[Entries with model source code]
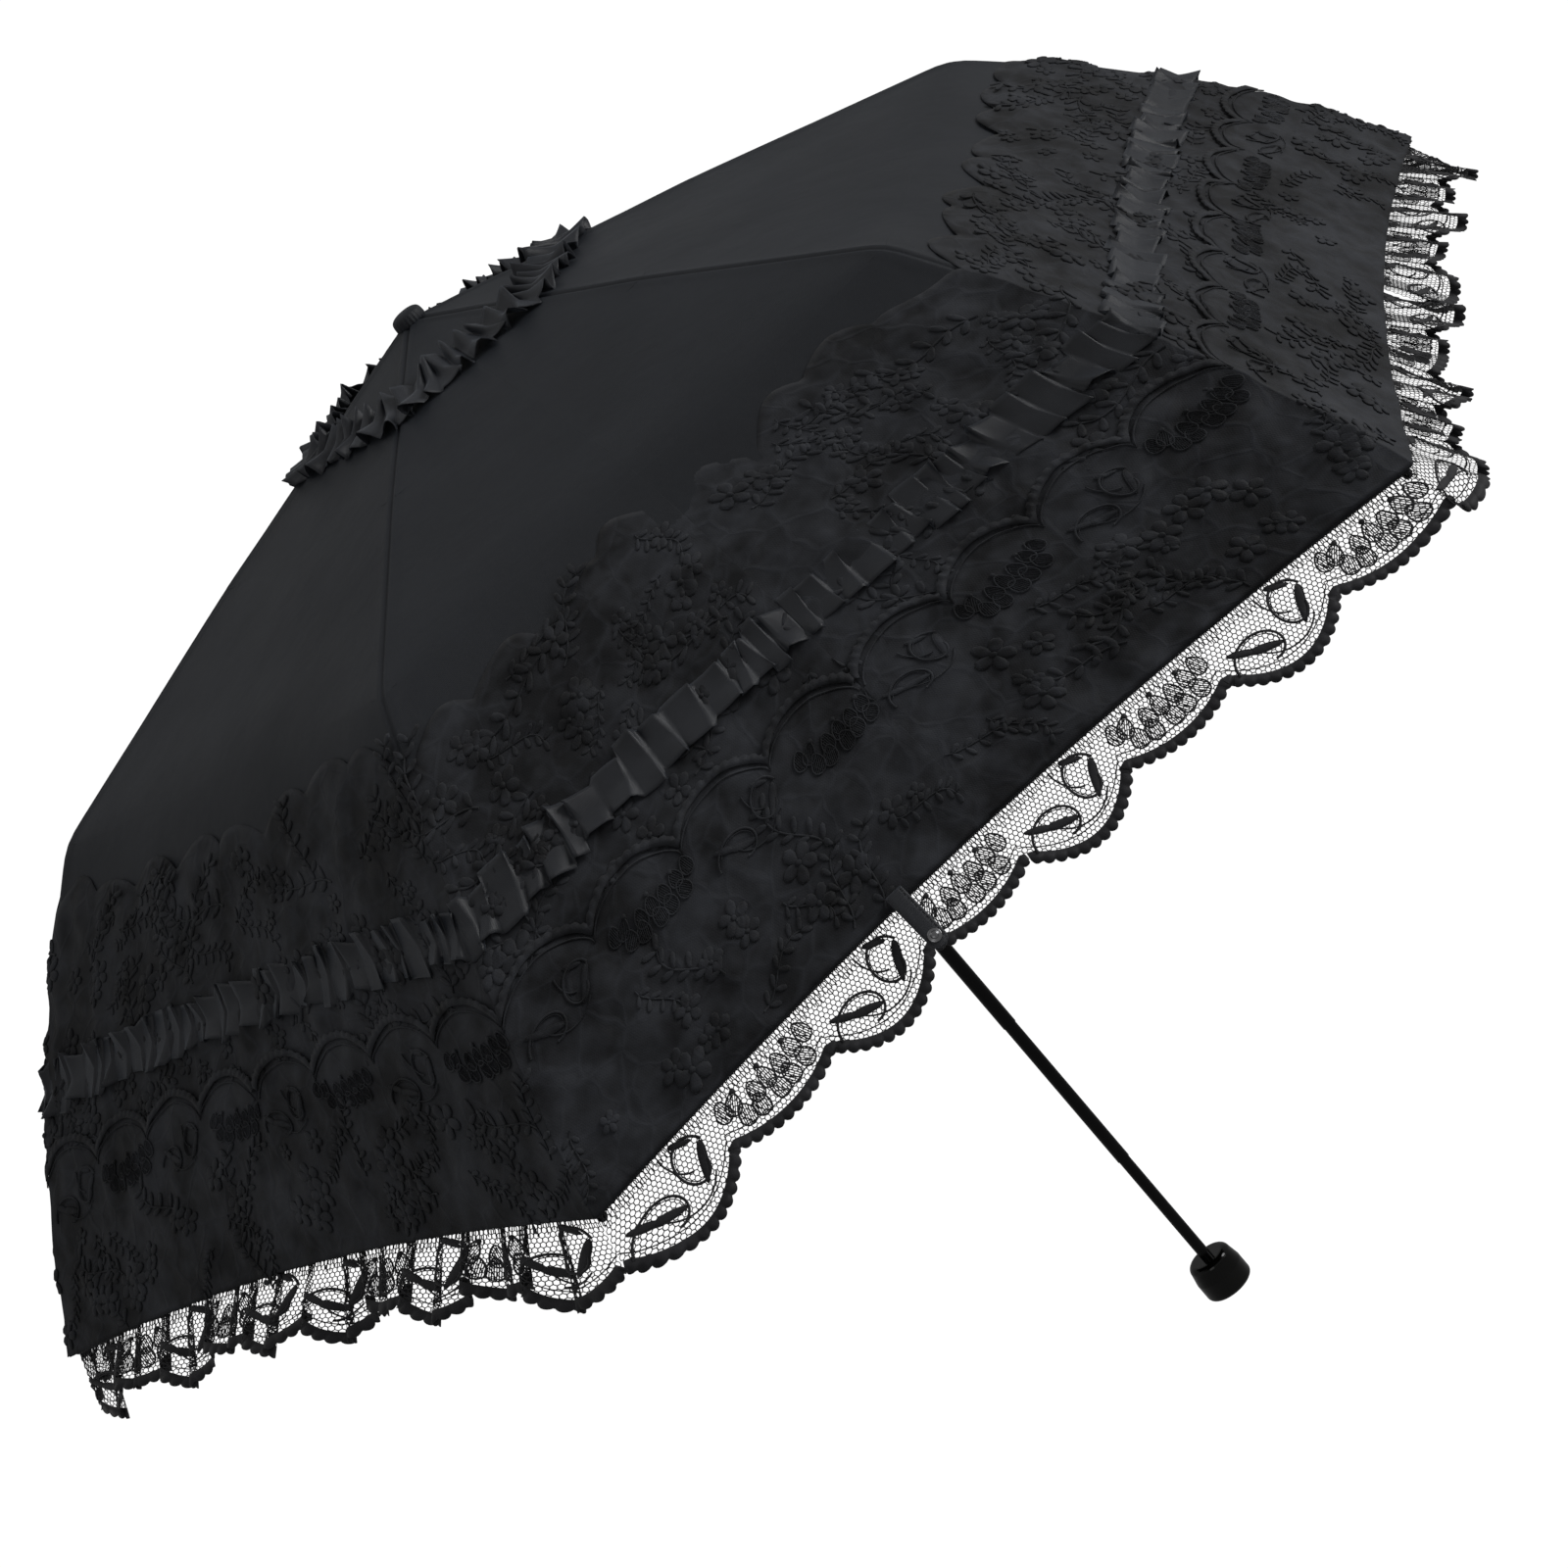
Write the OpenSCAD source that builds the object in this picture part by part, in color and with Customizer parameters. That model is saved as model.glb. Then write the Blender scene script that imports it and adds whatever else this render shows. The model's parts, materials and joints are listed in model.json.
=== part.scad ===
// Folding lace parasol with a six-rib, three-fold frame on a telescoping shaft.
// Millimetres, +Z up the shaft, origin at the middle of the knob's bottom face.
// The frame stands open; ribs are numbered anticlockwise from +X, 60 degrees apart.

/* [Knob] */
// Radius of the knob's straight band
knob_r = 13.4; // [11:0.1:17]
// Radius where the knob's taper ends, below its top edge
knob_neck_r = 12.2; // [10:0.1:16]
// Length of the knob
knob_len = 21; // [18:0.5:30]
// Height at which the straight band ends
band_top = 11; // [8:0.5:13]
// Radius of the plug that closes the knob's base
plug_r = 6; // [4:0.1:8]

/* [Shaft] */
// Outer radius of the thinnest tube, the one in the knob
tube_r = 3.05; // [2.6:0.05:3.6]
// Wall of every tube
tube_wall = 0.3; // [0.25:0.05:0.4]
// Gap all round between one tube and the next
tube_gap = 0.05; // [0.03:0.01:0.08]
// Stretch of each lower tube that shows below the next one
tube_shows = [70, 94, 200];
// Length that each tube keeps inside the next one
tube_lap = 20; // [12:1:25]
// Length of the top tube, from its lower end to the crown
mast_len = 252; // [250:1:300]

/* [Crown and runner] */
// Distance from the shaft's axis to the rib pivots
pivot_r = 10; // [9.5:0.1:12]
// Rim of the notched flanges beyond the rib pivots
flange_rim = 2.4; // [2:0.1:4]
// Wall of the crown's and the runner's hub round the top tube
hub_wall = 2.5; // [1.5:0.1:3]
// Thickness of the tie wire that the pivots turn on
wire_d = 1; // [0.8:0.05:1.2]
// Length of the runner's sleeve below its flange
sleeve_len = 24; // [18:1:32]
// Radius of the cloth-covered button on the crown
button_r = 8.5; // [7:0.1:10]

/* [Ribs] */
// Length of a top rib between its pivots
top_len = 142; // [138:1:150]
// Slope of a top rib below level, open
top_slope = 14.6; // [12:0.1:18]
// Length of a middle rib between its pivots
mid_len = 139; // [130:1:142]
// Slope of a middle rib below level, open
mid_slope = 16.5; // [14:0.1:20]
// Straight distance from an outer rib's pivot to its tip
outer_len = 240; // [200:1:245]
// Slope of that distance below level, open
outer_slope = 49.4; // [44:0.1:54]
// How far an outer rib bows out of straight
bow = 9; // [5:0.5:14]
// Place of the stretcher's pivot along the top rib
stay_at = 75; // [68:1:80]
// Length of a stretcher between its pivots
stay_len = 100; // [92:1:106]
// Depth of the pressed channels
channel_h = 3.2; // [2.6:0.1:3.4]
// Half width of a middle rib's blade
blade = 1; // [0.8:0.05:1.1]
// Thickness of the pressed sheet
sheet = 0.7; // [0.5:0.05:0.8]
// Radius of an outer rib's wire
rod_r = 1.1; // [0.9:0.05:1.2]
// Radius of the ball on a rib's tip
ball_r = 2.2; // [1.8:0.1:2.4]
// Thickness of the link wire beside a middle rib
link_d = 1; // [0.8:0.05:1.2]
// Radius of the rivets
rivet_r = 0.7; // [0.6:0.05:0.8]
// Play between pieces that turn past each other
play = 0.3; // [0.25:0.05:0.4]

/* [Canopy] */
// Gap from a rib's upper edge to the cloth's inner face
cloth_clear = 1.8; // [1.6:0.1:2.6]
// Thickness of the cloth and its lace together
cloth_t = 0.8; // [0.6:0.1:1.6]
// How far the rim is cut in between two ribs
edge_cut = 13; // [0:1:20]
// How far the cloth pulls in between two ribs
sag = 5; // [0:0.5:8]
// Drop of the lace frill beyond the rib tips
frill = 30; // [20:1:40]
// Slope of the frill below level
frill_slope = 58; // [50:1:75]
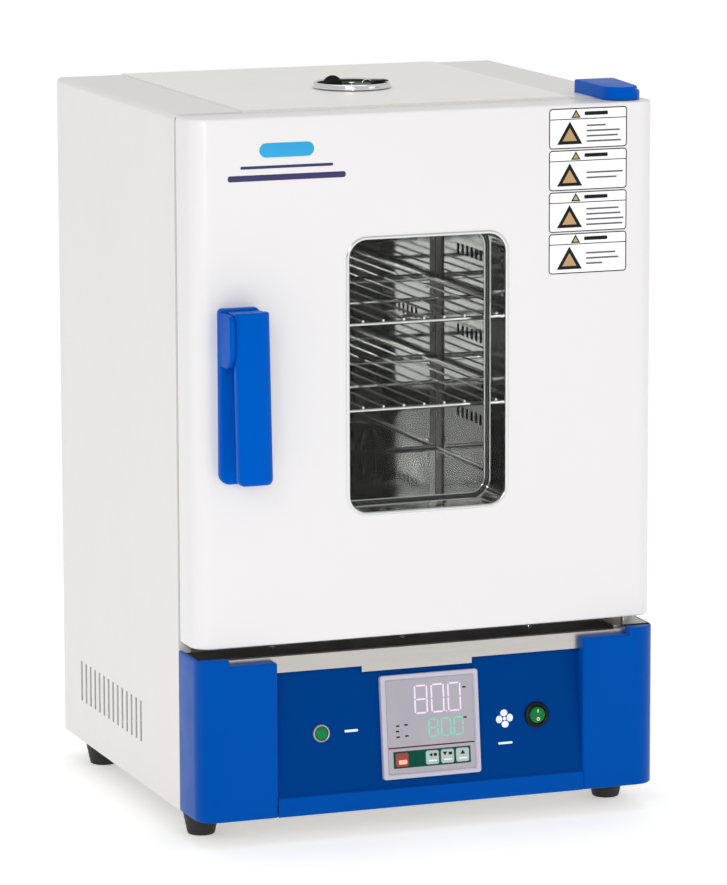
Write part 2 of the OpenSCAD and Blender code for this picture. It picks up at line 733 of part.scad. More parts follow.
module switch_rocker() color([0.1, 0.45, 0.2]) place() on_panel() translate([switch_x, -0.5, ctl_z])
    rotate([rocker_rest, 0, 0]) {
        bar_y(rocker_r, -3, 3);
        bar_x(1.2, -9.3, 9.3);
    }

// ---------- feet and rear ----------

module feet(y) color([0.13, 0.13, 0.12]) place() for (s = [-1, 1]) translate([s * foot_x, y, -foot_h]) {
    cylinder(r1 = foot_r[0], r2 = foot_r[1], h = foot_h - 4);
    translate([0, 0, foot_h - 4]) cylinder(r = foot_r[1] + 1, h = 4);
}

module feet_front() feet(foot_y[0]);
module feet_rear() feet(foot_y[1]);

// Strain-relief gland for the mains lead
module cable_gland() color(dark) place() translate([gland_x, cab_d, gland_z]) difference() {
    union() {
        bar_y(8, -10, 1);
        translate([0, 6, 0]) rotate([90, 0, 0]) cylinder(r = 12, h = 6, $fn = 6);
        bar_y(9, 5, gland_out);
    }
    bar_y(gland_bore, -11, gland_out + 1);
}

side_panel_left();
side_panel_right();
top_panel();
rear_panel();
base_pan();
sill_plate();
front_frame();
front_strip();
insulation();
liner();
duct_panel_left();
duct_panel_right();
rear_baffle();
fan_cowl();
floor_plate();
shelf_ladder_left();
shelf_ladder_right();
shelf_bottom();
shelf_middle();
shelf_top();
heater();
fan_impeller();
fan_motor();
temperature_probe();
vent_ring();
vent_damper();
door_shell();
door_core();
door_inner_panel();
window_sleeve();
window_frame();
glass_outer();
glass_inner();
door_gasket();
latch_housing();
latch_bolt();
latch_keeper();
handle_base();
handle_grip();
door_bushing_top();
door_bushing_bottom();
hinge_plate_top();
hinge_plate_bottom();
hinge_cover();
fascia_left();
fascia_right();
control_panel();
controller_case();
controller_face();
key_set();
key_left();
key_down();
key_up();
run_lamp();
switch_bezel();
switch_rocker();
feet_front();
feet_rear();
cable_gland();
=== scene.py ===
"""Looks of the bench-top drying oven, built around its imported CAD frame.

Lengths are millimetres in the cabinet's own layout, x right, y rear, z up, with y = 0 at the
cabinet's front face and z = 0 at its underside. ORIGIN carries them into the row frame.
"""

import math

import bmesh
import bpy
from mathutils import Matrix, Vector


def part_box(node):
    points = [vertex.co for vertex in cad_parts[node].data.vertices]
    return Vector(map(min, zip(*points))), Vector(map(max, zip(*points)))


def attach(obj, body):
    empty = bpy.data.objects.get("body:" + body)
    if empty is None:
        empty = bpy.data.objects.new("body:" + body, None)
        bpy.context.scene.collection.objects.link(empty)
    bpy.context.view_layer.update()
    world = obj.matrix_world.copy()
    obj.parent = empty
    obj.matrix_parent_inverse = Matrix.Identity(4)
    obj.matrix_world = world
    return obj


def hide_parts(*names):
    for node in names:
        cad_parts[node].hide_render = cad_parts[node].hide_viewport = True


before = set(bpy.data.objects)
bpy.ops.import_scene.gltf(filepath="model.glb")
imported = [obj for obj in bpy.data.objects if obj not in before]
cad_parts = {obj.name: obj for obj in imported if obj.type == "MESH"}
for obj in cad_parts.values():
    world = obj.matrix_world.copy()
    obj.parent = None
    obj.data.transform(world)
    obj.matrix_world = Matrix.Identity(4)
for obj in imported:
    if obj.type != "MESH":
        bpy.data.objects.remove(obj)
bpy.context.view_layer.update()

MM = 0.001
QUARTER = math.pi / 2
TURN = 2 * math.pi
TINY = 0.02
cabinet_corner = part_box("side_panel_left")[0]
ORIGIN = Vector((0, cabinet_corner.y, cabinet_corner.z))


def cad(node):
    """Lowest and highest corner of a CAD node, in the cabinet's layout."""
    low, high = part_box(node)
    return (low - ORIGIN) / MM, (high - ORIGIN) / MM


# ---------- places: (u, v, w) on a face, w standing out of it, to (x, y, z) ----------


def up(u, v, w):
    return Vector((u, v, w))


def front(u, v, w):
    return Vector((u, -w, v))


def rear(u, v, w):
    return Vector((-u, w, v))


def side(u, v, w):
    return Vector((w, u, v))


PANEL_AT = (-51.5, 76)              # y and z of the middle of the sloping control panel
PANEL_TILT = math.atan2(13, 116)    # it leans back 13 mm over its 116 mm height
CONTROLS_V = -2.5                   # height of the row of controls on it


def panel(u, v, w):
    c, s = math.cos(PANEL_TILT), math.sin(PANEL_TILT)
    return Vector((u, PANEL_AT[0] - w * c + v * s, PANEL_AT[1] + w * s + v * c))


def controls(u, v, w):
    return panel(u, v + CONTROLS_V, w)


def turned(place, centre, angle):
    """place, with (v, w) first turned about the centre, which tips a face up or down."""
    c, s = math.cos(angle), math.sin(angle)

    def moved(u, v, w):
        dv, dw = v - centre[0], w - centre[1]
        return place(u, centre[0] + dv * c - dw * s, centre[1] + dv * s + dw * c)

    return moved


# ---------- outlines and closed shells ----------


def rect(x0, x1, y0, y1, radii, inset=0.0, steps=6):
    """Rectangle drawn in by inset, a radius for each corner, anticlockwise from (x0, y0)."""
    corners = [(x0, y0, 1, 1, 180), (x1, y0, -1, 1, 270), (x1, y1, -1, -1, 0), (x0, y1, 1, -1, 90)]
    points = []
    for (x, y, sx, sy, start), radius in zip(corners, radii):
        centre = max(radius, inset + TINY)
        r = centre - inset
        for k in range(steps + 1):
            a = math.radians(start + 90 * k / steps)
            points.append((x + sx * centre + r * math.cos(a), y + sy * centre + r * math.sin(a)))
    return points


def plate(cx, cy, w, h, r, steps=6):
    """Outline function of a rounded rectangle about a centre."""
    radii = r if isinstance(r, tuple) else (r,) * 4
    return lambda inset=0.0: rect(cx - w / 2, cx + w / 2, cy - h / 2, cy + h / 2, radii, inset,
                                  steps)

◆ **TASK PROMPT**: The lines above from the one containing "side_panel_left();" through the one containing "cad_parts[node].hide_render = cad_parts[node].hide_viewport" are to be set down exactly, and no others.

◆ **ANSWER TO THE PROBLEM**:
side_panel_left();
side_panel_right();
top_panel();
rear_panel();
base_pan();
sill_plate();
front_frame();
front_strip();
insulation();
liner();
duct_panel_left();
duct_panel_right();
rear_baffle();
fan_cowl();
floor_plate();
shelf_ladder_left();
shelf_ladder_right();
shelf_bottom();
shelf_middle();
shelf_top();
heater();
fan_impeller();
fan_motor();
temperature_probe();
vent_ring();
vent_damper();
door_shell();
door_core();
door_inner_panel();
window_sleeve();
window_frame();
glass_outer();
glass_inner();
door_gasket();
latch_housing();
latch_bolt();
latch_keeper();
handle_base();
handle_grip();
door_bushing_top();
door_bushing_bottom();
hinge_plate_top();
hinge_plate_bottom();
hinge_cover();
fascia_left();
fascia_right();
control_panel();
controller_case();
controller_face();
key_set();
key_left();
key_down();
key_up();
run_lamp();
switch_bezel();
switch_rocker();
feet_front();
feet_rear();
cable_gland();
=== scene.py ===
"""Looks of the bench-top drying oven, built around its imported CAD frame.

Lengths are millimetres in the cabinet's own layout, x right, y rear, z up, with y = 0 at the
cabinet's front face and z = 0 at its underside. ORIGIN carries them into the row frame.
"""

import math

import bmesh
import bpy
from mathutils import Matrix, Vector


def part_box(node):
    points = [vertex.co for vertex in cad_parts[node].data.vertices]
    return Vector(map(min, zip(*points))), Vector(map(max, zip(*points)))


def attach(obj, body):
    empty = bpy.data.objects.get("body:" + body)
    if empty is None:
        empty = bpy.data.objects.new("body:" + body, None)
        bpy.context.scene.collection.objects.link(empty)
    bpy.context.view_layer.update()
    world = obj.matrix_world.copy()
    obj.parent = empty
    obj.matrix_parent_inverse = Matrix.Identity(4)
    obj.matrix_world = world
    return obj


def hide_parts(*names):
    for node in names:
        cad_parts[node].hide_render = cad_parts[node].hide_viewport = True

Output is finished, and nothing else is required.